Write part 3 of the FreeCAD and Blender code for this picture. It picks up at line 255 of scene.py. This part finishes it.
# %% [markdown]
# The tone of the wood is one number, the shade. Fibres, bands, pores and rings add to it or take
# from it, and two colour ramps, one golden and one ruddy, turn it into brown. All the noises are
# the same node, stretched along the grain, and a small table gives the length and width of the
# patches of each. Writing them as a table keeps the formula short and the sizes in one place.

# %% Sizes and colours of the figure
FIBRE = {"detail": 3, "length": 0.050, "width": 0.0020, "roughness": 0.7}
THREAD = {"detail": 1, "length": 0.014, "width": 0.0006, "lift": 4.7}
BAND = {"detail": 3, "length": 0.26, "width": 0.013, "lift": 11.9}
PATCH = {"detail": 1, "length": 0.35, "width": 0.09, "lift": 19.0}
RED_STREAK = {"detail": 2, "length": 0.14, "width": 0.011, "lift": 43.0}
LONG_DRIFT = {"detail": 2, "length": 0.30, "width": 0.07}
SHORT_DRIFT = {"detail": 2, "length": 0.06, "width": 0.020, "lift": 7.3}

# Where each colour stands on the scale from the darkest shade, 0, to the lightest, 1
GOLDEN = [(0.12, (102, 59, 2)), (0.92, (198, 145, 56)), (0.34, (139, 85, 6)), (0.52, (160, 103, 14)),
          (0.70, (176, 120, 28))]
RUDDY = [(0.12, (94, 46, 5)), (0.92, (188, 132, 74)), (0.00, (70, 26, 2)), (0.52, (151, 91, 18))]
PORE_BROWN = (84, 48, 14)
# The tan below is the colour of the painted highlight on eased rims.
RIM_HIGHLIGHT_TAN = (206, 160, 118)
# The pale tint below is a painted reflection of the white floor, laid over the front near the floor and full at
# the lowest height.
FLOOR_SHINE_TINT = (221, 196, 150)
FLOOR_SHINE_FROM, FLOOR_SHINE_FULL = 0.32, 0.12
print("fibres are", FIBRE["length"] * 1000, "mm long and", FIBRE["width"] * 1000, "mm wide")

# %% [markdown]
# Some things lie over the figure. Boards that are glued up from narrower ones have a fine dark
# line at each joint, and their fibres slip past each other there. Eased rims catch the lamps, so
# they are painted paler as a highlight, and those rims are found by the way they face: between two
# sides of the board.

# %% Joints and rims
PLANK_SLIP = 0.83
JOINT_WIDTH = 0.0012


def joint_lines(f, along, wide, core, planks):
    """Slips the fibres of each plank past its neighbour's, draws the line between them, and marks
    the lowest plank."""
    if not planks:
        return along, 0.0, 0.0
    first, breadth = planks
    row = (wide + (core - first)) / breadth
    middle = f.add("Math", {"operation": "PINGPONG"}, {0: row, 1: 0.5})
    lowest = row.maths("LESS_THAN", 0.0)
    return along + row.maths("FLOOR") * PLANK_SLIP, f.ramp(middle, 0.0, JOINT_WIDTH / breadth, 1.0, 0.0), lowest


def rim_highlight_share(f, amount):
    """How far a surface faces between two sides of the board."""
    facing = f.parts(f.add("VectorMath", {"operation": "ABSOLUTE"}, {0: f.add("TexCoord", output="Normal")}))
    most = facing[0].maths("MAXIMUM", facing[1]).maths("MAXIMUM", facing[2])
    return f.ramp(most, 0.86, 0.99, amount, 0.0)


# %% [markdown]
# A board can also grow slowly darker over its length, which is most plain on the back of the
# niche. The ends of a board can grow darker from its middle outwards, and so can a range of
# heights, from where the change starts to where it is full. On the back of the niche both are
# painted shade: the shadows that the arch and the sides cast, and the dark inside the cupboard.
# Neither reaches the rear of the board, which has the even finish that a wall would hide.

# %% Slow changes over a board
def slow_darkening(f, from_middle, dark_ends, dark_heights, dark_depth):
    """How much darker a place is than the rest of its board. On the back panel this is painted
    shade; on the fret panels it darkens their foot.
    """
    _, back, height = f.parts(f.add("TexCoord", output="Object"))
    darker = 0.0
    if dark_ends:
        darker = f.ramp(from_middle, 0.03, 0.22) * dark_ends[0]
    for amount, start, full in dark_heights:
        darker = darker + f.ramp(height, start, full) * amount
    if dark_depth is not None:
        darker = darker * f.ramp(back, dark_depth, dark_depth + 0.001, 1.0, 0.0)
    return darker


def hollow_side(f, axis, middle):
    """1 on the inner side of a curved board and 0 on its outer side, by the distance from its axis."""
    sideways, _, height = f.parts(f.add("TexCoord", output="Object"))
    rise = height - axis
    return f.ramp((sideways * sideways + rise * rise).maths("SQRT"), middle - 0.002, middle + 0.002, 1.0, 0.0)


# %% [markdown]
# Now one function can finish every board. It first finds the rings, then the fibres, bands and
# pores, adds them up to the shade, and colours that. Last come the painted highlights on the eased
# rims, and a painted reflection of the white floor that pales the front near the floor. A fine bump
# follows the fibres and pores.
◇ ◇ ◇
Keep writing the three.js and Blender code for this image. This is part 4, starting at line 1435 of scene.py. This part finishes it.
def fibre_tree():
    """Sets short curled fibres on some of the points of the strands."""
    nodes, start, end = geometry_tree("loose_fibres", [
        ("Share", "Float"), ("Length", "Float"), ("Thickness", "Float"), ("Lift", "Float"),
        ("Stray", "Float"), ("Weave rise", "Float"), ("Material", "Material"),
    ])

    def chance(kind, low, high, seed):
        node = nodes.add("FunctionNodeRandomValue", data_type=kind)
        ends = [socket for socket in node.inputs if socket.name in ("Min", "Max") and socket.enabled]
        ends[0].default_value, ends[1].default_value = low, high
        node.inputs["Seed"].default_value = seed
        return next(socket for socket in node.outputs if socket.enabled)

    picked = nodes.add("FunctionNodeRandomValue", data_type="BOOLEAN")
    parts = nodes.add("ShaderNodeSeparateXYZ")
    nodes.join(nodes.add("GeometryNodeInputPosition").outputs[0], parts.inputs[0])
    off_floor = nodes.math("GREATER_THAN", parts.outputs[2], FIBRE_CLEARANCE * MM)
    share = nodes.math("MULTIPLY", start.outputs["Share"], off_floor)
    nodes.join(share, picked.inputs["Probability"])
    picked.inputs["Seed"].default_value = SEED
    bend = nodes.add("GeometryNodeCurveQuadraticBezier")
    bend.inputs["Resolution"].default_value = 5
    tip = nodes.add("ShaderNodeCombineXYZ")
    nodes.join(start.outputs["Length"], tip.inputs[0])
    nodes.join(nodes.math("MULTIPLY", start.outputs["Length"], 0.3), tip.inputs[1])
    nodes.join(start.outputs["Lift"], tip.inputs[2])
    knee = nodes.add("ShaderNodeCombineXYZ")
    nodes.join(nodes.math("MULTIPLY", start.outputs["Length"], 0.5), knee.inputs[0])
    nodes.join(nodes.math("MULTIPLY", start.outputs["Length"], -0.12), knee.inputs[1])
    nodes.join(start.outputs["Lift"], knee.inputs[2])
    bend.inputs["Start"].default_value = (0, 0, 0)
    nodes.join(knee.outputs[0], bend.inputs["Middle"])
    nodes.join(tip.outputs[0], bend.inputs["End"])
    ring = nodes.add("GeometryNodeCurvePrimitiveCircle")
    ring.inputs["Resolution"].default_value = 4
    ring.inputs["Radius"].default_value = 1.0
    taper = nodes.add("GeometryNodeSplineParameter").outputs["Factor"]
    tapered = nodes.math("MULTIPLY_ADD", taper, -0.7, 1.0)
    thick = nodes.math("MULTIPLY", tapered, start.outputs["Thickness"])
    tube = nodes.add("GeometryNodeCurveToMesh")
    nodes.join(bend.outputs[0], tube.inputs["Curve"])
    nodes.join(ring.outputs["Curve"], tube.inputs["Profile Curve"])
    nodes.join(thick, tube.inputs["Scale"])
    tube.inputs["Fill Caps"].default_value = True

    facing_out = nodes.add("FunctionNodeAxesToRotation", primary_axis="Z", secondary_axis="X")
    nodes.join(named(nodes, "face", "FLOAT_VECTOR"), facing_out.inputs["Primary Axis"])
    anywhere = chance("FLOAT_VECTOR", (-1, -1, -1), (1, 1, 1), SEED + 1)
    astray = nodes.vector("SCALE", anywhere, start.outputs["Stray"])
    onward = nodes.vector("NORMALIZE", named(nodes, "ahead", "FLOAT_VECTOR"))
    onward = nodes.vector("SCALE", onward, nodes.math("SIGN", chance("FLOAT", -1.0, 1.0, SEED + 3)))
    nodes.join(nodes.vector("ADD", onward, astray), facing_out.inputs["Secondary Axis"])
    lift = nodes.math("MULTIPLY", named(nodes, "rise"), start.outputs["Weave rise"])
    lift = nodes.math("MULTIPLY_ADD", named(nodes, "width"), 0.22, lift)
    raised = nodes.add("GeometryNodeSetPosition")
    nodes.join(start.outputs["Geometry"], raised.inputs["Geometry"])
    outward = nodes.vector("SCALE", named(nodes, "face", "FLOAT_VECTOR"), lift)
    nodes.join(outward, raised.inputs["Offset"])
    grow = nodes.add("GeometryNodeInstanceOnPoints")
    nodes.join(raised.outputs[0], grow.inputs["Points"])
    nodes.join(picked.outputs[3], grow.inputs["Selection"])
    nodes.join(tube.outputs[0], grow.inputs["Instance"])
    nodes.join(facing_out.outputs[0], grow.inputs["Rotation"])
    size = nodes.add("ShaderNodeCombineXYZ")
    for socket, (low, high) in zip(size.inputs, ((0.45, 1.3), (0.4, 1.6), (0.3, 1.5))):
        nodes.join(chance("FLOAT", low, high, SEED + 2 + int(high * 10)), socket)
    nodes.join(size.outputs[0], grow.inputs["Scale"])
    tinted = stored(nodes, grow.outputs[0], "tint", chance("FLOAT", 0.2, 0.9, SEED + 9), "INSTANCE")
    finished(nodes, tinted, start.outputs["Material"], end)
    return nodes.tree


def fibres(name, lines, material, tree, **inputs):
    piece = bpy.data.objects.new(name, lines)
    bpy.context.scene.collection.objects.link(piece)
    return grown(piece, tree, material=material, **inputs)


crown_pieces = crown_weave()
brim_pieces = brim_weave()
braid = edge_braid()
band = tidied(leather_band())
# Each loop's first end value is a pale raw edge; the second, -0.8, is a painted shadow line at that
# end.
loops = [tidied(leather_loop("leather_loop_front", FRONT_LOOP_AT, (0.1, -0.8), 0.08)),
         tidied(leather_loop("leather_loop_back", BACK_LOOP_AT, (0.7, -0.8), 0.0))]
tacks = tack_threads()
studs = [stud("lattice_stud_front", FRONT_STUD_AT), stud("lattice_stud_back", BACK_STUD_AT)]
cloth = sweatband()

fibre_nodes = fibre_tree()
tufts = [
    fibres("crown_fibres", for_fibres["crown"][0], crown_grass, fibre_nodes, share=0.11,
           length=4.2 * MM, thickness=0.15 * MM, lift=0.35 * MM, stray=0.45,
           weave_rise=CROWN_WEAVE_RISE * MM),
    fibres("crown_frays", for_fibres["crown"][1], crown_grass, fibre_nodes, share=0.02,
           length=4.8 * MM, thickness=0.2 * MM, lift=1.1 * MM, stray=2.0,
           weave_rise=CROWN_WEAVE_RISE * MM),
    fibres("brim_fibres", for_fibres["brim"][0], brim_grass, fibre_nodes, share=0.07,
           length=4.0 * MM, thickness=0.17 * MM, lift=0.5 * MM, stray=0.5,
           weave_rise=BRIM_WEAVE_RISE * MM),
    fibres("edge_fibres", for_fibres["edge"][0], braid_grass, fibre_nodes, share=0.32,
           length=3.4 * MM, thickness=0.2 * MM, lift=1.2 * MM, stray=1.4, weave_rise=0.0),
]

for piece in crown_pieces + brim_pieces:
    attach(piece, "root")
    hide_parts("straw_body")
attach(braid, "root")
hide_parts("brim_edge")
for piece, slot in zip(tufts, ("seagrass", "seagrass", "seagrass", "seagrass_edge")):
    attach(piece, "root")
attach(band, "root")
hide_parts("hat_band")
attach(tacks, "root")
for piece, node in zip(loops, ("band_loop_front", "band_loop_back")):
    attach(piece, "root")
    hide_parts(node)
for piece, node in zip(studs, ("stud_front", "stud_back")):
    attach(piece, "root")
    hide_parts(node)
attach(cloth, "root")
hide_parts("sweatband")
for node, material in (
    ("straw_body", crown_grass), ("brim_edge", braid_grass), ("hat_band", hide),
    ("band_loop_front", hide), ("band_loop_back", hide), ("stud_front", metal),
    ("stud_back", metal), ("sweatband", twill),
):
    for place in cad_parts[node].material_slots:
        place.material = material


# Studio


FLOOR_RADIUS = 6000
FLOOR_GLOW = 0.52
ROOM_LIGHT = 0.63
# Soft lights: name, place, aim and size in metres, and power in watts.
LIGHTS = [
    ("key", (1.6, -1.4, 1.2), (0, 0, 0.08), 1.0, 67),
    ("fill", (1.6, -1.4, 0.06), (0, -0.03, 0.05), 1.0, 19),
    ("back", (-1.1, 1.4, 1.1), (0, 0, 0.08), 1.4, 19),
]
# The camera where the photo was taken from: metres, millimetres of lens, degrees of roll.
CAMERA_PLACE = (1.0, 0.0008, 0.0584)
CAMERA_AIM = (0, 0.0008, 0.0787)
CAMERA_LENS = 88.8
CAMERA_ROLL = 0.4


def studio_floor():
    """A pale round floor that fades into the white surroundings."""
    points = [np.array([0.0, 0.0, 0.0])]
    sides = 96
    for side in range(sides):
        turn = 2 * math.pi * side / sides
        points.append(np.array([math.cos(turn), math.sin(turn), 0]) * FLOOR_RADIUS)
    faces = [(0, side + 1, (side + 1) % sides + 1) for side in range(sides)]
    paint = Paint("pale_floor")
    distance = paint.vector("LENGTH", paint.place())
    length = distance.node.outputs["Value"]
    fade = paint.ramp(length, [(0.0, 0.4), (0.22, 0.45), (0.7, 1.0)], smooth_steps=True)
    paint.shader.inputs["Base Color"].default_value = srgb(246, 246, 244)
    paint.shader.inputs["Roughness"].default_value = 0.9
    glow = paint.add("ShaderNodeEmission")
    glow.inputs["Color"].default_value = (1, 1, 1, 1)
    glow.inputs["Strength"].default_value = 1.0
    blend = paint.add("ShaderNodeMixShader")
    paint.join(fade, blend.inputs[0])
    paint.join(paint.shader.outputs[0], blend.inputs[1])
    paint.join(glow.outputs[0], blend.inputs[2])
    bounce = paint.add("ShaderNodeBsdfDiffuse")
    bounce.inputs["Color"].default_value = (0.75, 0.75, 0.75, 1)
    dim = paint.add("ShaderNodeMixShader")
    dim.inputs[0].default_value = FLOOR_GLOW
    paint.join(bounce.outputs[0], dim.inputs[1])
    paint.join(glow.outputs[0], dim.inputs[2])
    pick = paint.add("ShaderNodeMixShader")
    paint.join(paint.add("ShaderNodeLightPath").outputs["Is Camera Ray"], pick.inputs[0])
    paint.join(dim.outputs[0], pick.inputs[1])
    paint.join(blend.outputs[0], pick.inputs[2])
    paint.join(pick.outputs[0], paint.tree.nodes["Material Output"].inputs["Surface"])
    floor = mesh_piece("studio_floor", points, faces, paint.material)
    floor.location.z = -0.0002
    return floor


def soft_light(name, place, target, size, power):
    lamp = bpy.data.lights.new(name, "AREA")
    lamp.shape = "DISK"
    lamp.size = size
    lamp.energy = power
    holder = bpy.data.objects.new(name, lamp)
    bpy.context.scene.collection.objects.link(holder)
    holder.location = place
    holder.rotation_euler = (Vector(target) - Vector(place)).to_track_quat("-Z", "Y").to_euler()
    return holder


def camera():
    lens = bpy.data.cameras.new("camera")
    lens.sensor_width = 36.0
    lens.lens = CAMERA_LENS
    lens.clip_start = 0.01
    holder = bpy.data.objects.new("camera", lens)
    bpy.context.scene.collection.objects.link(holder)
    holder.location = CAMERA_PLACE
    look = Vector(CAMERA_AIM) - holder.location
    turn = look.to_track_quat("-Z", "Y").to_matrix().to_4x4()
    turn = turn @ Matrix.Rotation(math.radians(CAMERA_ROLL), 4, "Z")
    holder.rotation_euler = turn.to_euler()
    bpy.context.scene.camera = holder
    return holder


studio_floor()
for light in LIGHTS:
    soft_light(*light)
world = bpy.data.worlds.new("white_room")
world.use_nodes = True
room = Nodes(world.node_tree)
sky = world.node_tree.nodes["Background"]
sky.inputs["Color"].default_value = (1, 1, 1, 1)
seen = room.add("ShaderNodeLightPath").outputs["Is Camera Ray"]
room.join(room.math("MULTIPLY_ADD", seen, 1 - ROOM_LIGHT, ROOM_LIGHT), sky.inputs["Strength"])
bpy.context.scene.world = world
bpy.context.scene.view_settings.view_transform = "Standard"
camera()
◇ ◇ ◇
| Instructions for the task |
Print the lines from the line with "Write part 3" to the line with "# patches of" exactly, and print nothing else. Both of those lines are included.

| Response |
Write part 3 of the FreeCAD and Blender code for this picture. It picks up at line 255 of scene.py. This part finishes it.
# %% [markdown]
# The tone of the wood is one number, the shade. Fibres, bands, pores and rings add to it or take
# from it, and two colour ramps, one golden and one ruddy, turn it into brown. All the noises are
# the same node, stretched along the grain, and a small table gives the length and width of the
# patches of each. Writing them as a table keeps the formula short and the sizes in one place.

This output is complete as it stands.